Trump handed out sandwiches and Vice President Mike Pence gave out bananas to people in a Florida mobile home community torn up by Hurricane Irma.
They were joined by first lady Melania Trump at Naples Estates, a mobile home community for people 55 and older. Around them were piles of debris, including tall piles of siding, furniture and branches.
The trio handed out food and posed for photos as people approached them. Most thanked them. One man yelled, "Make America Great Again!" Another told Trump that he "married well."
Trump pledged to be "there for you 100 percent."
The president monitored Irma over the weekend from Camp David, the presidential retreat in Maryland.
Nearly half of Florida was engulfed by Irma, which left flooded streets, damaged homes and displaced residents in its wake. The Keys felt Irma's full fury when the hurricane roared in after wreaking devastation in the Caribbean, but the extent of the damage has been an unanswered question because some places have been unreachable.

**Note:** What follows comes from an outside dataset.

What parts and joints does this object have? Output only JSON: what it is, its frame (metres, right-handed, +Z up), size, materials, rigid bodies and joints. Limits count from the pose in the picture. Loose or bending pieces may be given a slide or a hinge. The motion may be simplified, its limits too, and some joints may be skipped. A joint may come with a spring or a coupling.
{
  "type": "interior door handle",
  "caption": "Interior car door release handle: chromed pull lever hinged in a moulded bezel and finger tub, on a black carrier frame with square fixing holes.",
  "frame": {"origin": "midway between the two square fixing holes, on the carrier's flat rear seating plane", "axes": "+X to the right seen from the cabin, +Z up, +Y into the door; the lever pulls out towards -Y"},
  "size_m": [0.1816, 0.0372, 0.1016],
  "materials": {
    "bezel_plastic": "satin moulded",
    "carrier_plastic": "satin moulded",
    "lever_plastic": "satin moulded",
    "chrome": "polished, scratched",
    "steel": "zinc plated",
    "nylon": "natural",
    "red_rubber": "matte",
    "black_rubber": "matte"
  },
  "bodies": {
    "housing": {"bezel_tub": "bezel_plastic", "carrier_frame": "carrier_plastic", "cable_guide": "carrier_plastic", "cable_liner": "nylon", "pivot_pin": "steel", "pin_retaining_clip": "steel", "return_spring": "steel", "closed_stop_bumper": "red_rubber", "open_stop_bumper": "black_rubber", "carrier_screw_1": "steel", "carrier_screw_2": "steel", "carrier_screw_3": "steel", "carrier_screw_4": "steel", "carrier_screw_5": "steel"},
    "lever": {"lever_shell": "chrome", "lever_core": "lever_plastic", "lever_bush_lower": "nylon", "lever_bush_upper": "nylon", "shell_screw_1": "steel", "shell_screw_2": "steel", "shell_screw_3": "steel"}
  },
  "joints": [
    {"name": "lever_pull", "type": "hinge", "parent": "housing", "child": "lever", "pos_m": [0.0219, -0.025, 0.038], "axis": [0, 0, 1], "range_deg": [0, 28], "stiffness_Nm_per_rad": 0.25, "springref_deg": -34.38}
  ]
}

Trump was touring the storm damage in Florida, where many remain swamped and without electricity. Nearly 2.7 million homes and businesses, about 1 in 4 Florida customers, remain without power.

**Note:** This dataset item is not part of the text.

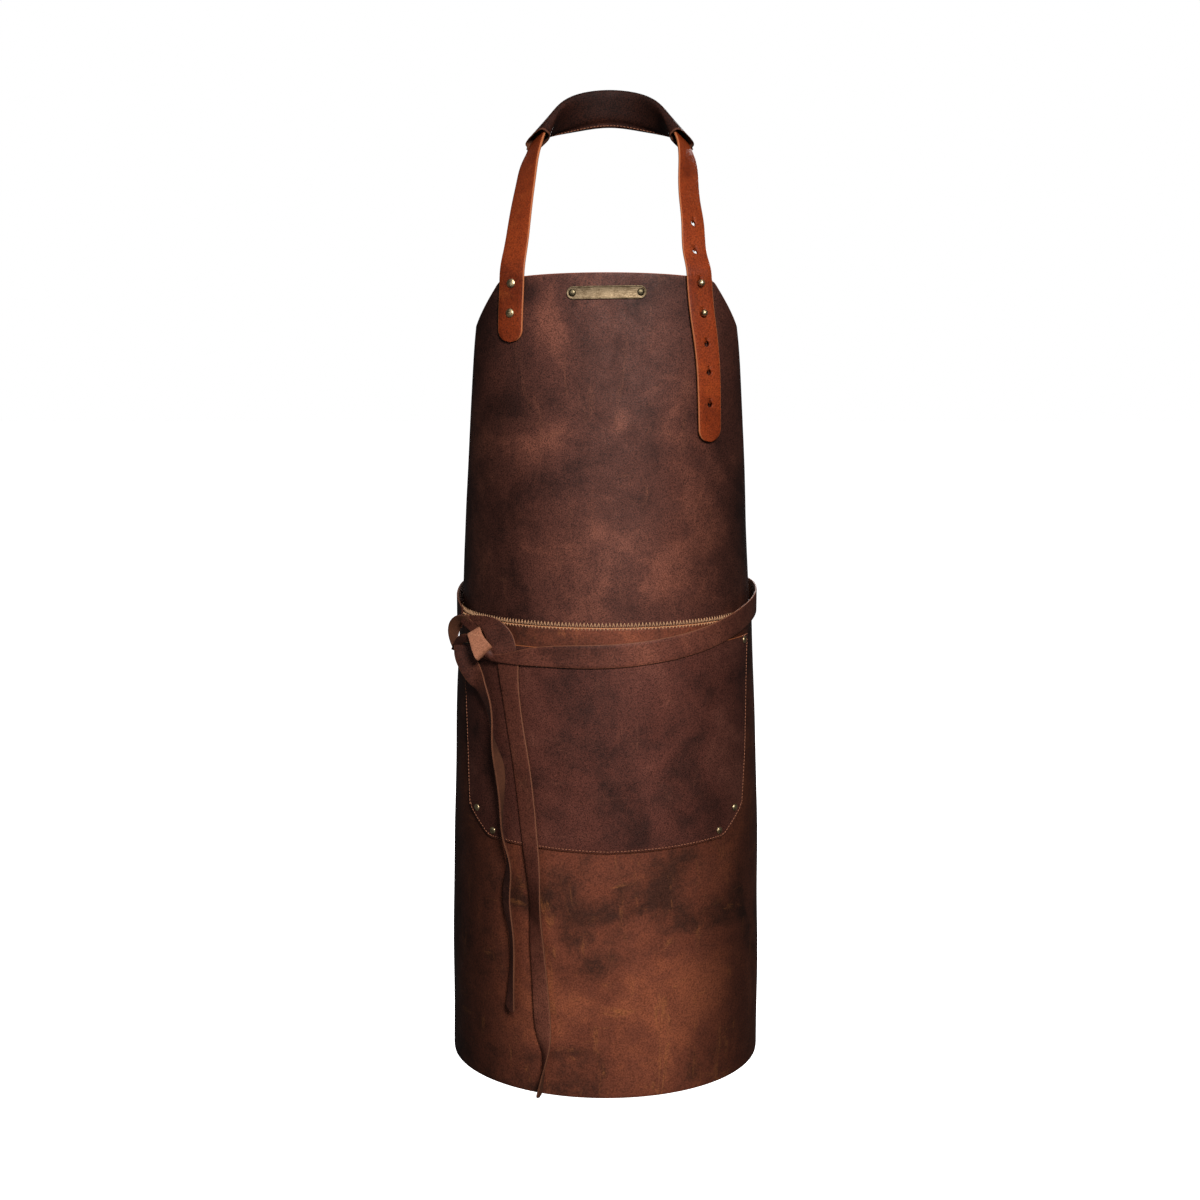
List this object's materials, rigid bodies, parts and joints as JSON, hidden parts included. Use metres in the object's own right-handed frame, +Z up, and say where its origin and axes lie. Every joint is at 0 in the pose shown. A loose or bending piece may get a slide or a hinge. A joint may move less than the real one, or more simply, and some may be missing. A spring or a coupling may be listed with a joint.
{
  "type": "butcher apron",
  "caption": "Leather butcher apron in its worn shape: bib lapped under a wrapped skirt, front pocket, buttoned neck strap with sliding pad, and waist ties knotted at the front.",
  "frame": {"origin": "where the inner face of the neck pad rests on the nape, on the middle plane of the apron", "axes": "+Z up along the wearer's body; the front of the apron faces -Y; +X is to the right as the front is looked at"},
  "size_m": [0.3554, 0.3034, 1.0807],
  "materials": {
    "bib_leather": "dark brown pull-up leather, satin, mottled",
    "skirt_leather": "reddish brown pull-up leather, satin, with lighter rub marks",
    "strap_leather": "tan bridle leather, satin",
    "thread": "waxed tan thread",
    "brass": "antique brass, brushed"
  },
  "bodies": {
    "apron": {"bib_panel": "bib_leather", "front_pocket": "bib_leather", "knot_loop_left": "skirt_leather", "knot_loop_right": "skirt_leather", "name_plate": "brass", "neck_strap": "strap_leather", "plate_rivet_left": "brass", "plate_rivet_left_back_cap": "brass", "plate_rivet_right": "brass", "plate_rivet_right_back_cap": "brass", "pocket_rivet_bottom_left": "brass", "pocket_rivet_bottom_left_back_cap": "brass", "pocket_rivet_bottom_right": "brass", "pocket_rivet_bottom_right_back_cap": "brass", "pocket_rivet_side_left": "brass", "pocket_rivet_side_left_back_cap": "brass", "pocket_rivet_side_right": "brass", "pocket_rivet_side_right_back_cap": "brass", "pocket_rivet_top_left": "brass", "pocket_rivet_top_left_back_cap": "brass", "pocket_rivet_top_right": "brass", "pocket_rivet_top_right_back_cap": "brass", "pocket_thread": "thread", "skirt_panel": "skirt_leather", "strap_rivet_lower": "brass", "strap_rivet_lower_back_cap": "brass", "strap_rivet_upper": "brass", "strap_rivet_upper_back_cap": "brass", "strap_stud_lower": "brass", "strap_stud_lower_screw": "brass", "strap_stud_upper": "brass", "strap_stud_upper_screw": "brass", "tie_knot": "skirt_leather", "tie_rivet_back_left": "brass", "tie_rivet_back_left_back_cap": "brass", "tie_rivet_back_right": "brass", "tie_rivet_back_right_back_cap": "brass", "tie_rivet_front_left": "brass", "tie_rivet_front_left_back_cap": "brass", "tie_rivet_front_right": "brass", "tie_rivet_front_right_back_cap": "brass", "waist_seam_thread": "thread", "waist_tie_left": "skirt_leather", "waist_tie_right": "skirt_leather"},
    "pad": {"neck_pad": "bib_leather", "pad_thread": "thread"},
    "tail_left": {"tie_tail_left": "skirt_leather"},
    "tail_right": {"tie_tail_right": "skirt_leather"}
  },
  "joints": [
    {"name": "pad_slide", "type": "hinge", "parent": "apron", "child": "pad", "pos_m": [0.00349, -0.05051, -0.05556], "axis": [0, -0.7157, 0.6984], "range_deg": [-3, 3]},
    {"name": "tail_left_swing", "type": "hinge", "parent": "apron", "child": "tail_left", "pos_m": [-0.14313, -0.08862, -0.59316], "axis": [-0.652, 0.7582, 0], "range_deg": [0, 70]},
    {"name": "tail_right_swing", "type": "hinge", "parent": "apron", "child": "tail_right", "pos_m": [-0.10317, -0.11674, -0.59016], "axis": [-0.8424, 0.5388, 0], "range_deg": [0, 70]}
  ]
}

Florida's southwestern coast is a haven for retirees seeking warm weather and beautiful sunsets across the Gulf of Mexico. Many communities there are still cleaning up or without power or air conditioning.
In Lee County, which includes Cape Coral and Fort Myers, the Florida Emergency Management Agency said 66 percent of the area's 290,000 electrical customers were still without power Wednesday. Widespread outages led to long lines outside of the relatively few stores, gas stations and restaurants that had reopened.
The situation was even worse to the south in Collier County, where Naples is located. Days after Irma passed, almost 80 percent of homes and businesses were still without electricity there, and floodwaters still covered some communities entirely.
As of Wednesday, the number of people without electricity in Florida's late-summer heat was 6.8 million -- about a third of the state's population. Utility officials warned it could take 10 days or more for power to be fully restored. The number of people remaining in shelters fell to under 13,000.